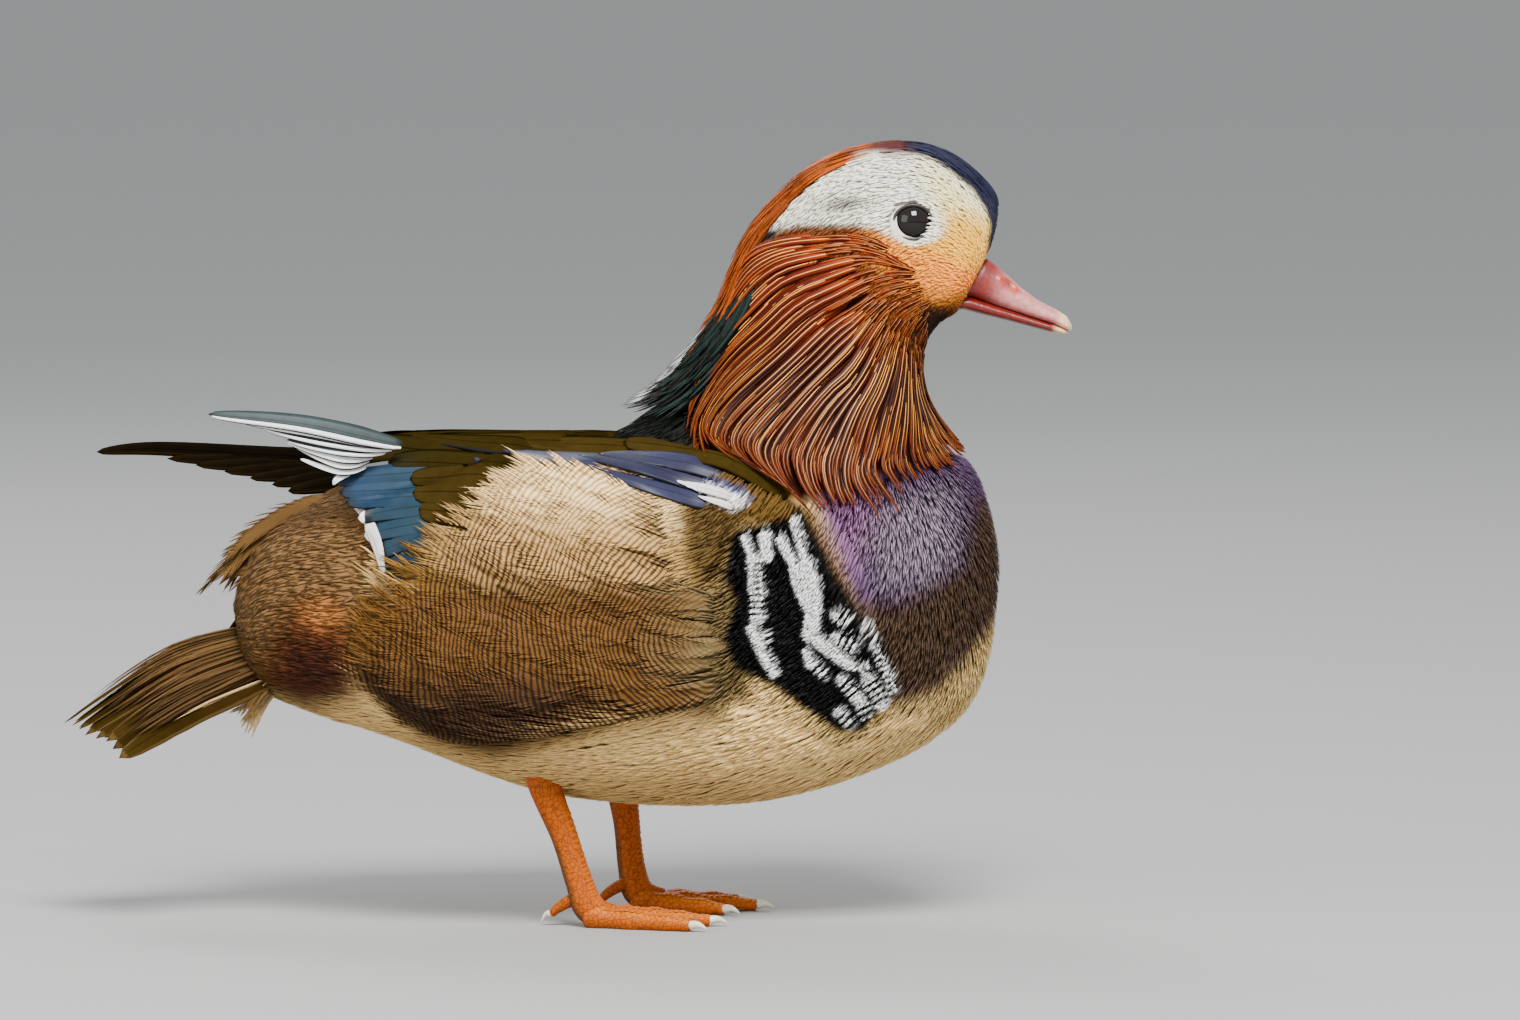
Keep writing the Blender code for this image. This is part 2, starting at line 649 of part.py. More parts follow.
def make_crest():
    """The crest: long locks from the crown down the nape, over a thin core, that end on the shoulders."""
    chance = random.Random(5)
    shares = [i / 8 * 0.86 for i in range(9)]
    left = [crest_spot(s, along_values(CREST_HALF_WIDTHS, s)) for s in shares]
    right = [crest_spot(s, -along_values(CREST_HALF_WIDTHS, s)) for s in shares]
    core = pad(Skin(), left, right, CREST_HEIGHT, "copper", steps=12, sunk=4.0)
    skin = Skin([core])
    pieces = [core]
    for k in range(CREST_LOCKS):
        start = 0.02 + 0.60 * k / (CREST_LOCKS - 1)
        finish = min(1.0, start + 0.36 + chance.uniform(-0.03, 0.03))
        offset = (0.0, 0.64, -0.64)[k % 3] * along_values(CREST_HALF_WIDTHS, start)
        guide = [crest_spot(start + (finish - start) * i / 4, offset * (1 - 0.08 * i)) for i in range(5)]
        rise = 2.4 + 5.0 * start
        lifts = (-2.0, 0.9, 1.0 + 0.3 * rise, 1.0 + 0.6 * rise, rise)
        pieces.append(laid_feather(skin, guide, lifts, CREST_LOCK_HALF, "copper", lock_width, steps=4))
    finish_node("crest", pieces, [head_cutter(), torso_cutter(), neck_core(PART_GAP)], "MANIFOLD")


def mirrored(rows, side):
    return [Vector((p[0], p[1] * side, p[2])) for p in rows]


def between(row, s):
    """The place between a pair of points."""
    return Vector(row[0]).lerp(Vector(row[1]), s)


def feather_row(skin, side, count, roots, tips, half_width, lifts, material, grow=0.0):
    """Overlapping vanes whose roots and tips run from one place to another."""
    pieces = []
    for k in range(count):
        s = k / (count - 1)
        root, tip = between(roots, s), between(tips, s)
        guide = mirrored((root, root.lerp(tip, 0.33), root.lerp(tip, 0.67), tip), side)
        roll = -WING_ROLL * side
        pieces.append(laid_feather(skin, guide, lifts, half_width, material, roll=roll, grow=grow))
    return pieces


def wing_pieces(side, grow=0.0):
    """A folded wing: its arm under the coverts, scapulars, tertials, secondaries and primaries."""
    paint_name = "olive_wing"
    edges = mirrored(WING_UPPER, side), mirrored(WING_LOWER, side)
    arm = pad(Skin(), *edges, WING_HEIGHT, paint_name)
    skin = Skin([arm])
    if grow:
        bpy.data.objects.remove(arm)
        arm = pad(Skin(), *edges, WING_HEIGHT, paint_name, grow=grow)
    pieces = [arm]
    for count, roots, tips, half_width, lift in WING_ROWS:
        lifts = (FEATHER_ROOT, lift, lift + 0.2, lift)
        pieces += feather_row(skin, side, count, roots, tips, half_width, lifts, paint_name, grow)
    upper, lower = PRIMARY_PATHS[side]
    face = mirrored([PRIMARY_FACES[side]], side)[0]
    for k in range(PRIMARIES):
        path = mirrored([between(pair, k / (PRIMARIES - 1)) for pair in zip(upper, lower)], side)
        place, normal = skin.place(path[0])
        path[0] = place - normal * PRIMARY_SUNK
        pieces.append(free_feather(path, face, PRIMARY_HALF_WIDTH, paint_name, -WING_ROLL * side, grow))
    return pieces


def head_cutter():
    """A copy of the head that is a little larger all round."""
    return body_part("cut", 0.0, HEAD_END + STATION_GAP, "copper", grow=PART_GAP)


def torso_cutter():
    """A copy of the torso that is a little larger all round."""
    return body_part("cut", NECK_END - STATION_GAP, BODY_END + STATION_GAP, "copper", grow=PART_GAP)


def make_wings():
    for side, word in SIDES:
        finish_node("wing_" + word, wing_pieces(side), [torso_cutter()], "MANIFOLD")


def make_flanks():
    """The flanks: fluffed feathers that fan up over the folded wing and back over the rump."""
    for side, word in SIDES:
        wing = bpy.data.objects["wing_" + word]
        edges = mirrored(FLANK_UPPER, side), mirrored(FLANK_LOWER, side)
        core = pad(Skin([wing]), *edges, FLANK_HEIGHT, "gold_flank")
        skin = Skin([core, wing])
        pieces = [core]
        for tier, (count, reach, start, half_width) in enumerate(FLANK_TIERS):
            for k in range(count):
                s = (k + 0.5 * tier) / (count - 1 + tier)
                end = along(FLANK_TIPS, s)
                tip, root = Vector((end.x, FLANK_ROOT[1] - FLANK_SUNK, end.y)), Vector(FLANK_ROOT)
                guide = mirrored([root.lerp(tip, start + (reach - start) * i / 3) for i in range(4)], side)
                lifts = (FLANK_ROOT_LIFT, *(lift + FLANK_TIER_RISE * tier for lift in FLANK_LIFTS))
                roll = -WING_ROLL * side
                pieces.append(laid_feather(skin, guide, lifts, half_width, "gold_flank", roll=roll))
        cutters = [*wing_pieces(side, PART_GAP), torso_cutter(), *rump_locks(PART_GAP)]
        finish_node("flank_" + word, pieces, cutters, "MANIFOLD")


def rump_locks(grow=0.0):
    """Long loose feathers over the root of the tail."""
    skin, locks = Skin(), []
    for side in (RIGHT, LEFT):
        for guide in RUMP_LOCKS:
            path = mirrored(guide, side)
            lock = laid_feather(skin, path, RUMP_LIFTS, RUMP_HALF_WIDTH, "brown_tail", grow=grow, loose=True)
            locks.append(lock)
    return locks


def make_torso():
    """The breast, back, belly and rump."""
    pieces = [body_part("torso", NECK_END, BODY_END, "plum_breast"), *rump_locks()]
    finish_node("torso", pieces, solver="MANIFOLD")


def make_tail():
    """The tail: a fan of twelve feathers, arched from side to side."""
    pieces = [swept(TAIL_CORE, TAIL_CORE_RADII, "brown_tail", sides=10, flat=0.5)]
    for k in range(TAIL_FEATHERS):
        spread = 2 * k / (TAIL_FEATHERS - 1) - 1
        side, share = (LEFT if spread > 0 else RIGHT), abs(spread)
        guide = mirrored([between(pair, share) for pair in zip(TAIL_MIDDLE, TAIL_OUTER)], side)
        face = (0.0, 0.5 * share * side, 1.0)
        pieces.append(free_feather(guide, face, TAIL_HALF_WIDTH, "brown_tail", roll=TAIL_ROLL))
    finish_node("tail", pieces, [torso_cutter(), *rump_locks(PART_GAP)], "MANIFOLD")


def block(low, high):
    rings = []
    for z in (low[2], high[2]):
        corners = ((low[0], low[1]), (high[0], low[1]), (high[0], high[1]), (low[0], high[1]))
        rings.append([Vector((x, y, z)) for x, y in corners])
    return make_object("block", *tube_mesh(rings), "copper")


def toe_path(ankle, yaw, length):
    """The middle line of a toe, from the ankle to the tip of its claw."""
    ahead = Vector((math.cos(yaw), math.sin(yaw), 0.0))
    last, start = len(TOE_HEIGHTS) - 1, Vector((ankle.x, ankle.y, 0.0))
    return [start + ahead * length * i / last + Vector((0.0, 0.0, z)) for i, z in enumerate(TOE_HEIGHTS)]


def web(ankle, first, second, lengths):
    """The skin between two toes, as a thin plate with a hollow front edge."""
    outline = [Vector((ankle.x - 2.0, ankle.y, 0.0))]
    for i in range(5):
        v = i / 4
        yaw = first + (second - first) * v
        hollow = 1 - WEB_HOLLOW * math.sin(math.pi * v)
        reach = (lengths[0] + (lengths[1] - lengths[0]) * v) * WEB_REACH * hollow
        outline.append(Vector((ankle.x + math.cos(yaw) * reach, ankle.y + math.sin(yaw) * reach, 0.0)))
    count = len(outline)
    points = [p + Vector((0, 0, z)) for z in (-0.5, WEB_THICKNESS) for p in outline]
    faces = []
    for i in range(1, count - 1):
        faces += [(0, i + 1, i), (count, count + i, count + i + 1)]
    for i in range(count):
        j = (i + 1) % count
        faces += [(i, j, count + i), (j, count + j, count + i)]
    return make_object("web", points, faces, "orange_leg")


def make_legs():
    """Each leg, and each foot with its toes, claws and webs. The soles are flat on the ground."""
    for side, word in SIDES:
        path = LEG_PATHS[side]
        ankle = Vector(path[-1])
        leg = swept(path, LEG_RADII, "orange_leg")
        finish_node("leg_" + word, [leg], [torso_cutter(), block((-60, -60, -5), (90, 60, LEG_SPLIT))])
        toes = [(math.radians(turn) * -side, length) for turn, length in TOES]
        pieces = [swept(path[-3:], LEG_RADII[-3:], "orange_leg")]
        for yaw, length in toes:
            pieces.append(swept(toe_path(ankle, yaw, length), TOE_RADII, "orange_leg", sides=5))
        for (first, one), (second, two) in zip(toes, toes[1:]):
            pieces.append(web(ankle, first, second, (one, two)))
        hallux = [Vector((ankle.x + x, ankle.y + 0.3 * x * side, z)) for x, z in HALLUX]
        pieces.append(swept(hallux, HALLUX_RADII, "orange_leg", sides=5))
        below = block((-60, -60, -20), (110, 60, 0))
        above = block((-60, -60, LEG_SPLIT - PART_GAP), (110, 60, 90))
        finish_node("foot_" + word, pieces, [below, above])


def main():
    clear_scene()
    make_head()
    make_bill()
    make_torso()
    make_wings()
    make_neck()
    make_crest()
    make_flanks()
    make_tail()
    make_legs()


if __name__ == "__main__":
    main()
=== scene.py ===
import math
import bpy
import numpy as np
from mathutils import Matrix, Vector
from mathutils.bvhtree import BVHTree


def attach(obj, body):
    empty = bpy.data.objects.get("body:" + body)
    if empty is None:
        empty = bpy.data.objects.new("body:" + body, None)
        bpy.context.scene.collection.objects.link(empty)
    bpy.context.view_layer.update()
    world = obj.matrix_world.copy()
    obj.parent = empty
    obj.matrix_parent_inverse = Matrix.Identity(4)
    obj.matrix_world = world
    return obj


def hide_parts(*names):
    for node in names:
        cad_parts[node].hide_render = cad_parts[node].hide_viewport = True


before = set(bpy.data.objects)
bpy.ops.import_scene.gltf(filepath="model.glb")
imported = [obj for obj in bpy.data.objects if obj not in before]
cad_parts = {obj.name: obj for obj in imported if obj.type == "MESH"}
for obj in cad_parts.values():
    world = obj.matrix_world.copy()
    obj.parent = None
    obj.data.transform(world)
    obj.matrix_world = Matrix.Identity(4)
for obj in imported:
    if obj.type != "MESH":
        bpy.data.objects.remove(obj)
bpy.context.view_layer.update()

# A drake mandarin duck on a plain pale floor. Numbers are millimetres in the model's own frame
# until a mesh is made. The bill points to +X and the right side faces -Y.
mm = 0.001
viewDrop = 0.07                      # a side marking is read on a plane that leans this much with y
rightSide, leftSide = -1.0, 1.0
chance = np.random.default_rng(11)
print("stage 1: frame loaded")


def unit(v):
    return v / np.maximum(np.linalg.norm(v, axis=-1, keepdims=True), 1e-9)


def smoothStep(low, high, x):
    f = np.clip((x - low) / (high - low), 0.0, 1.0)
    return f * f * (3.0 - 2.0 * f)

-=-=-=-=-

EXERCISE OBJECTIVE
What you return should be the lines from the start of the data through the line with "return [Vector((p[0], p[1]", quoted exactly and nothing more.

SOLUTION
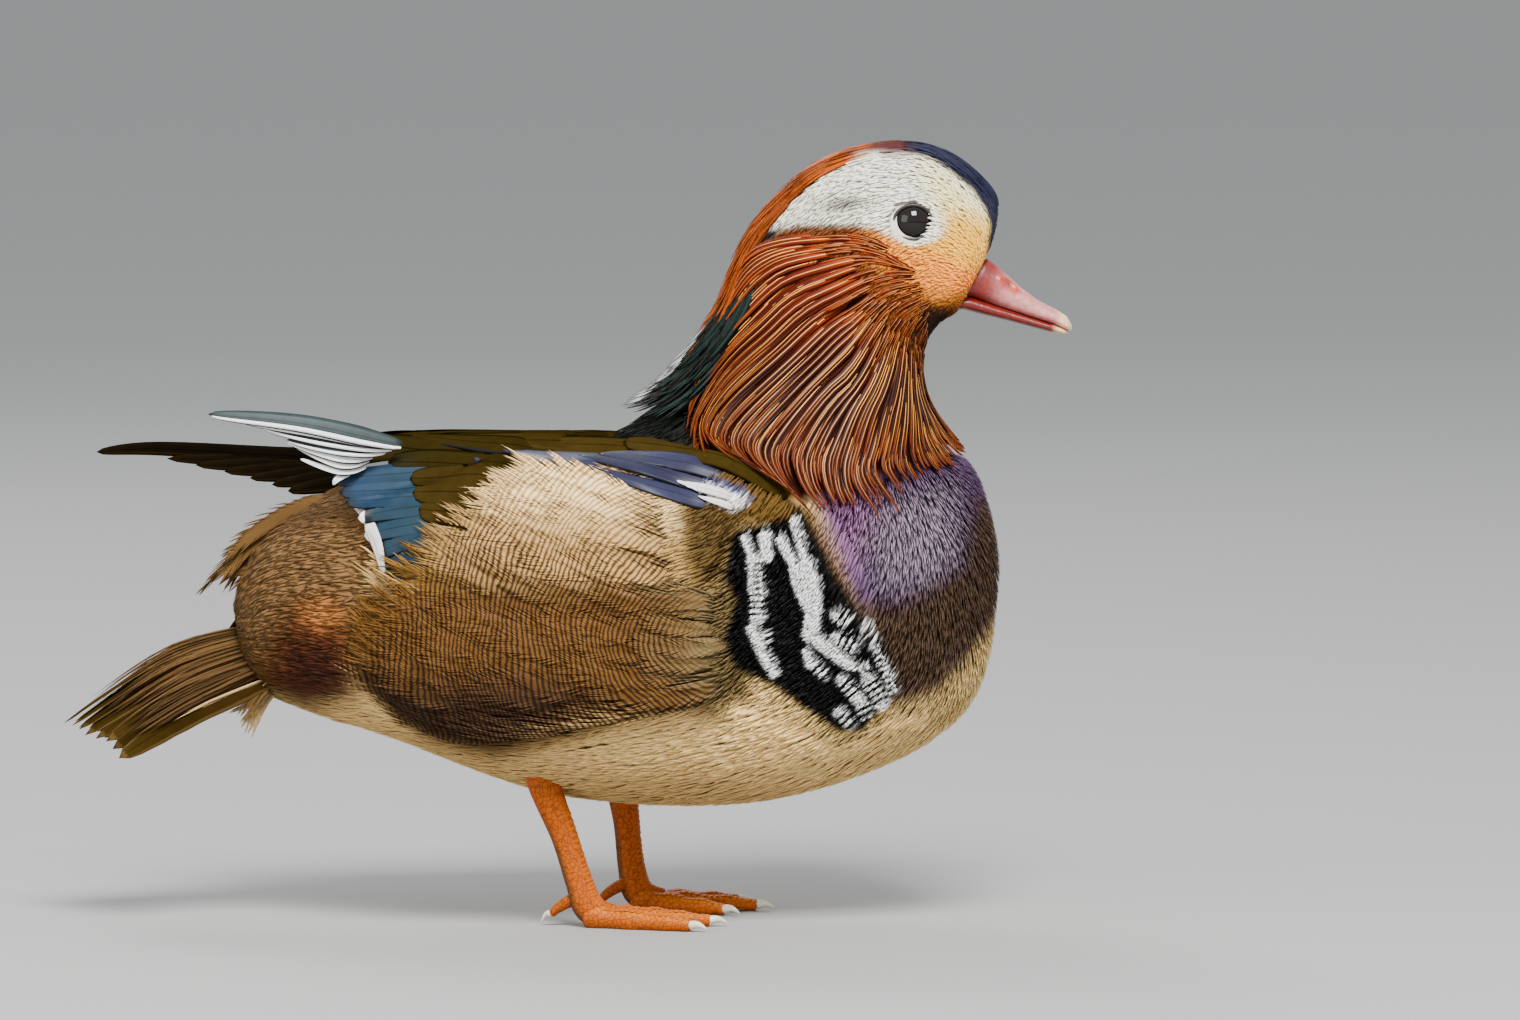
Keep writing the Blender code for this image. This is part 2, starting at line 649 of part.py. More parts follow.
def make_crest():
    """The crest: long locks from the crown down the nape, over a thin core, that end on the shoulders."""
    chance = random.Random(5)
    shares = [i / 8 * 0.86 for i in range(9)]
    left = [crest_spot(s, along_values(CREST_HALF_WIDTHS, s)) for s in shares]
    right = [crest_spot(s, -along_values(CREST_HALF_WIDTHS, s)) for s in shares]
    core = pad(Skin(), left, right, CREST_HEIGHT, "copper", steps=12, sunk=4.0)
    skin = Skin([core])
    pieces = [core]
    for k in range(CREST_LOCKS):
        start = 0.02 + 0.60 * k / (CREST_LOCKS - 1)
        finish = min(1.0, start + 0.36 + chance.uniform(-0.03, 0.03))
        offset = (0.0, 0.64, -0.64)[k % 3] * along_values(CREST_HALF_WIDTHS, start)
        guide = [crest_spot(start + (finish - start) * i / 4, offset * (1 - 0.08 * i)) for i in range(5)]
        rise = 2.4 + 5.0 * start
        lifts = (-2.0, 0.9, 1.0 + 0.3 * rise, 1.0 + 0.6 * rise, rise)
        pieces.append(laid_feather(skin, guide, lifts, CREST_LOCK_HALF, "copper", lock_width, steps=4))
    finish_node("crest", pieces, [head_cutter(), torso_cutter(), neck_core(PART_GAP)], "MANIFOLD")


def mirrored(rows, side):
    return [Vector((p[0], p[1] * side, p[2])) for p in rows]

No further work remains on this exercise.